Tuesday, Aug 20, 2019
Dr. Judith Stegmaier-Nappi is the director of Rider's teacher leadership/principal leadership program
by Keith Fernbach
Throughout her career, Dr. Judith Stegmaier-Nappi has embraced two main concepts to help students realize their full potential: take risks and work together.
“I think leaders have to support risk-taking and the sharing of ideas, both on the part of the faculty and administration and students," she says. "And I think that when we work together as a team we’re more successful in doing that.”
Stegmaier-Nappi began her career as a teacher, principal and assistant superintendent. Since 2013, she has been an assistant professor at Rider University and is now the director of the teacher leadership/principal leadership program.
At Rider, Stegmaier-Nappi draws upon her years of experience to help the next generation of classroom teachers who want to become teacher leaders, supervisors or principals. Her teaching philosophy is built on the same principles that led to her success as an administrator.
“In today’s climate, it’s unreasonable to expect the principal or any one person to be able to do everything that’s required to bring a school to its full potential,” she says. “Shared leadership recognizes the positive attributes of others — including teachers and stakeholders — and draws upon them to work in conjunction with one another for the improvement of the school.”
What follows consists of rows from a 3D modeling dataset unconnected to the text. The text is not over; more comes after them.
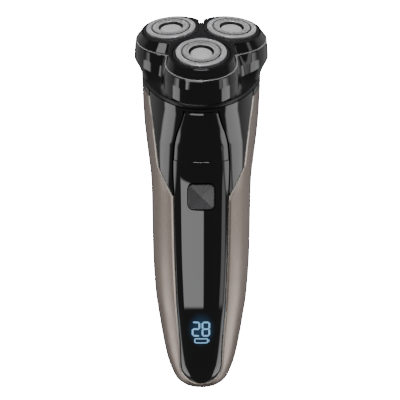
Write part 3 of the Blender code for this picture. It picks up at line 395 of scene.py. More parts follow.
# handling marks: broad soft patches with faint fine scratches, as a roughness between two values
def buildHandling():
    group, inside, outside = nodeGroup(
        "handling marks",
        [("Vector", "NodeSocketVector", None), ("Clean", "NodeSocketFloat", 0.06),
         ("Marked", "NodeSocketFloat", 0.14)],
        [("Roughness", "NodeSocketFloat"), ("Mask", "NodeSocketFloat")])
    patches = mapRange(group, noiseNode(group, inside.outputs["Vector"], 55.0, 4.0, 0.6), 0.42, 0.70)
    stretch = group.nodes.new("ShaderNodeMapping")
    stretch.inputs["Scale"].default_value = (1.0, 1.0, 0.06)
    group.links.new(inside.outputs["Vector"], stretch.inputs["Vector"])
    streaks = mapRange(group, noiseNode(group, stretch.outputs["Vector"], 2600.0, 2.0, 0.5), 0.60, 0.75)
    mask = mathNode(group, "ADD", mathNode(group, "MULTIPLY", patches, 0.7),
                    mathNode(group, "MULTIPLY", streaks, 0.3), clamp=True)
    rough = mapRange(group, mask, 0.0, 1.0,
                     inside.outputs["Clean"], inside.outputs["Marked"], "LINEAR")
    group.links.new(rough, outside.inputs["Roughness"])
    group.links.new(mask, outside.inputs["Mask"])
    return group


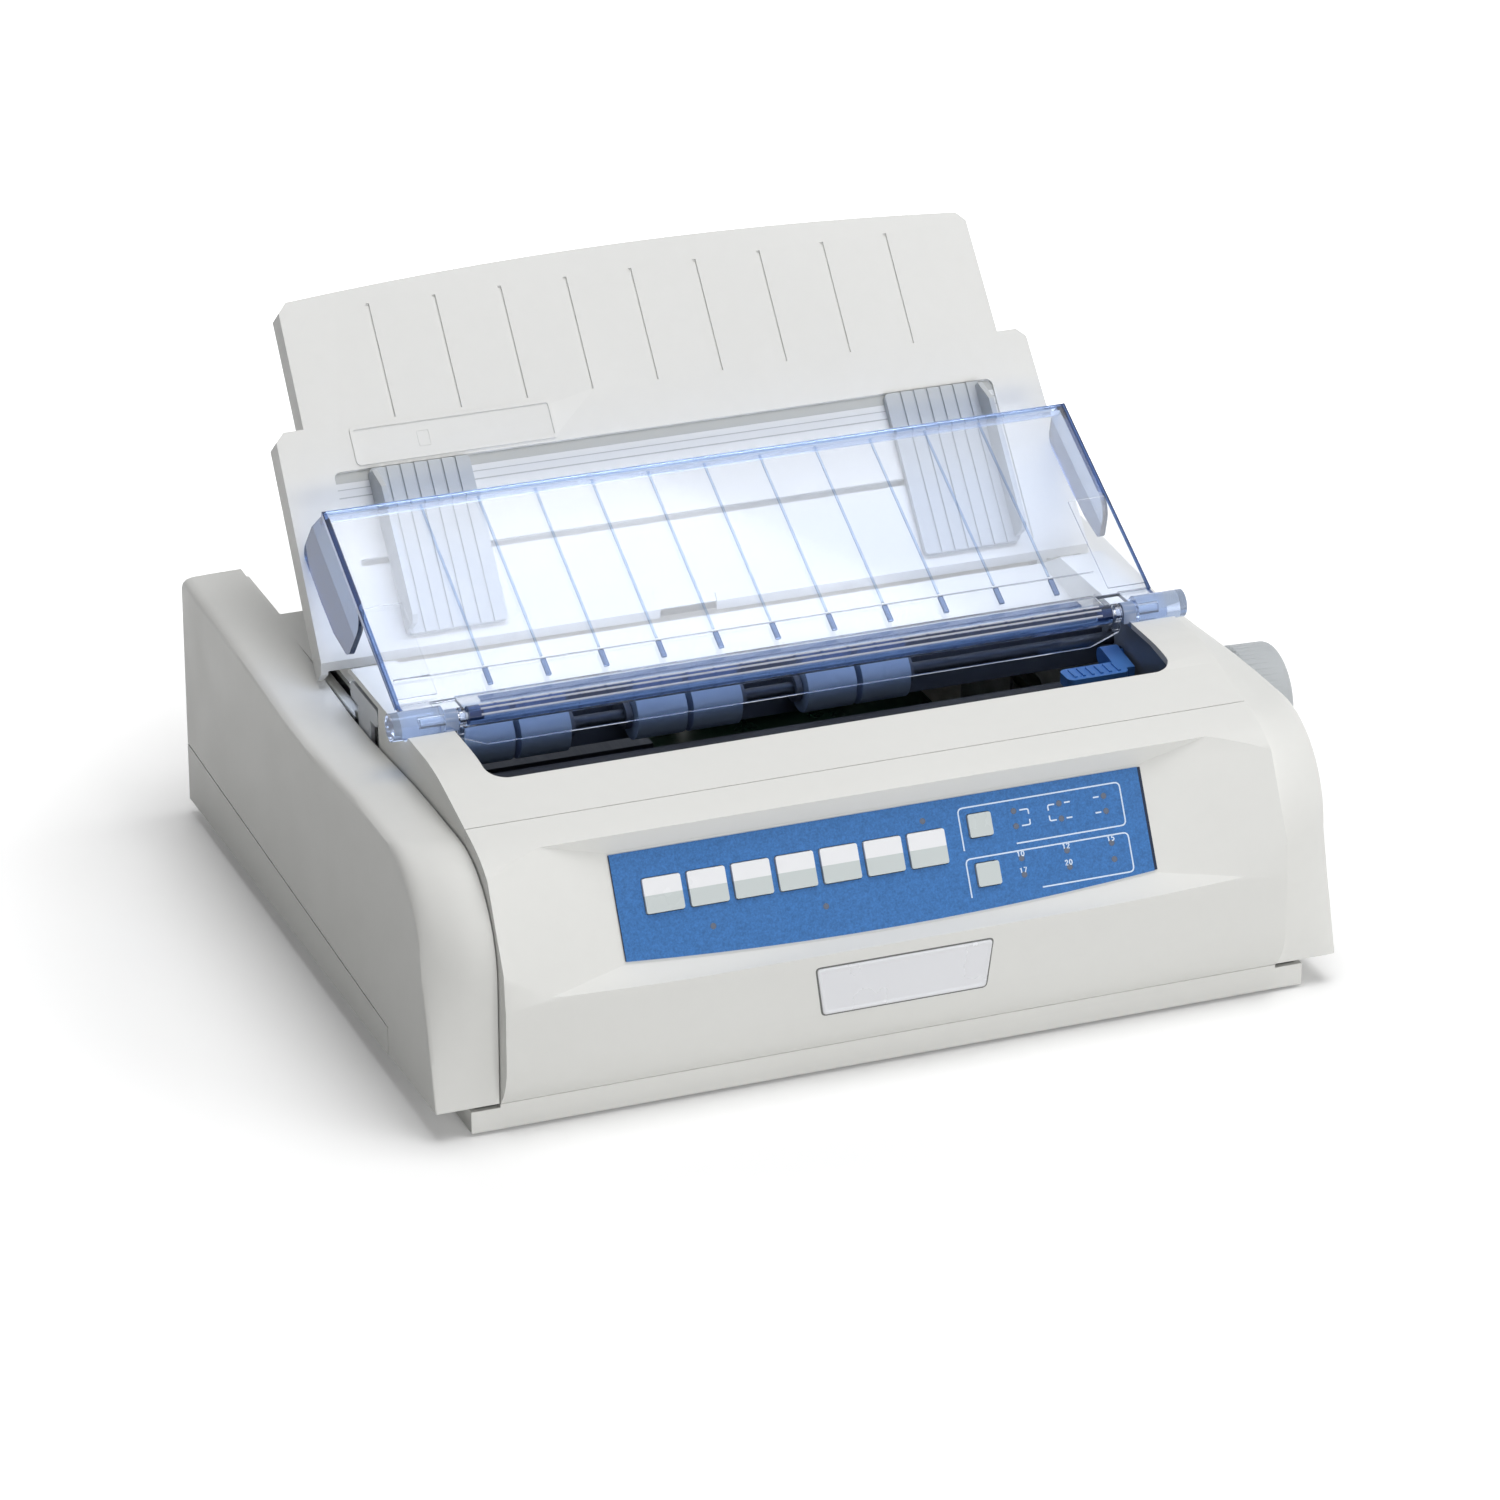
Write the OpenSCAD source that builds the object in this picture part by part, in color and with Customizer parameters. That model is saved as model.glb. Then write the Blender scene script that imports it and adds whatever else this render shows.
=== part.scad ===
// Desktop dot matrix printer: moulded case, hinged clear hood and sheet guide,
// platen with its gear train, pull-up rollers, tractors, carriage and print head.
// Millimetres. X runs to the right, Y to the back, Z up. The pieces are laid out from the
// middle of the case's front bottom edge, and place() moves that layout so that the origin
// lies under the middle of the whole printer.

/* [Case] */
// Width over the two end covers
body_w = 398; // [380:1:420]
// Depth from the nose of the front cover to the rear cover
body_d = 345; // [335:1:370]
// How far the nose of the front cover stands ahead of the base
nose = 8; // [5:0.5:10]
// Width of each end cover
wing_w = 27; // [22:1:32]
// Height of the end covers
wing_h = 111; // [108:0.5:114]
// Depth of the dip in the top line of the end covers
wing_dip = 4; // [0:0.5:6]
// Rise of their top line at the back
wing_rise = 2.5; // [0:0.5:4]
// Wall thickness of the moulded covers
wall = 2.5; // [2:0.25:3.5]
// Gap between neighbouring covers
seam = 0.4; // [0.3:0.05:0.8]
// Height of the flat deck beside the print opening
deck_z = 128; // [126:0.5:130]
// Where the flat deck ends and the rear deck begins
deck_back = 187; // [184:0.5:190]
// Height of the rear deck
rear_deck_z = 110; // [108:0.5:112]
// Slope of the deck in front of the opening
deck_slope = 15; // [12:0.5:18]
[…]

Stegmaier-Nappi’s research focuses on practical applications for individuals who want to remain in the classroom and take on leadership roles, whether as administrators or coaches or team leaders. Through the investigation of the various roles that teachers can take on in their schools and districts, she has become interested in the concept of social capital and how it can be applied to teacher leadership and shared leadership.
“The more that I looked into teacher leadership and shared leadership, the more I began to realize the real crux of the work was student achievement,” she says, adding that some of the key factors that may have a positive effect on student success include teacher leadership and how teachers can impact the teaching/learning environment.
When Stegmaier-Nappi began her teaching career, she had no plans to transition into a leadership role. “I just kind of fell into it,” she says.
At the time, she was teaching social studies and psychology in Ridgewood, N.J. “The administration there recognized leadership qualities that I must have exhibited,” she says, “and they asked me to apply for the position of what they called the ‘grade-level administrator.’”
In that role, she was in charge of attendance, discipline and class activities for half of the school’s roughly 1,900 students.
“I liked working with teachers, and I liked having that daily interaction with the students," she says. “I believed that I was touching more individuals than I would have by teaching five or six classes a day.”
Stegmaier-Nappi rose quickly up the administrative ladder, becoming a vice-principal, then a principal and finally an assistant superintendent in charge of curriculum and instruction. She believes that a big reason for her success was her willingness to innovate, take risks and collaborate.
“Before it was popular, I fostered shared leadership in the school where I was principal,” she says. “I worked with the teachers, students and other stakeholders to bring about change that was positive and cutting edge.”
For example, she implemented a block schedule (a type of academic schedule in which students have fewer classes per day, with each class meeting for longer periods of time). “Today, block scheduling is not all that unusual, but at the time it was a new concept,” she says.
She was also instrumental in introducing digital portfolios as a graduation requirement, which has also become more common in recent years. “It was almost like a capstone project where students had to display their work and then talk about how their four years of high school prepared them for whatever their plans were for after high school,” she says.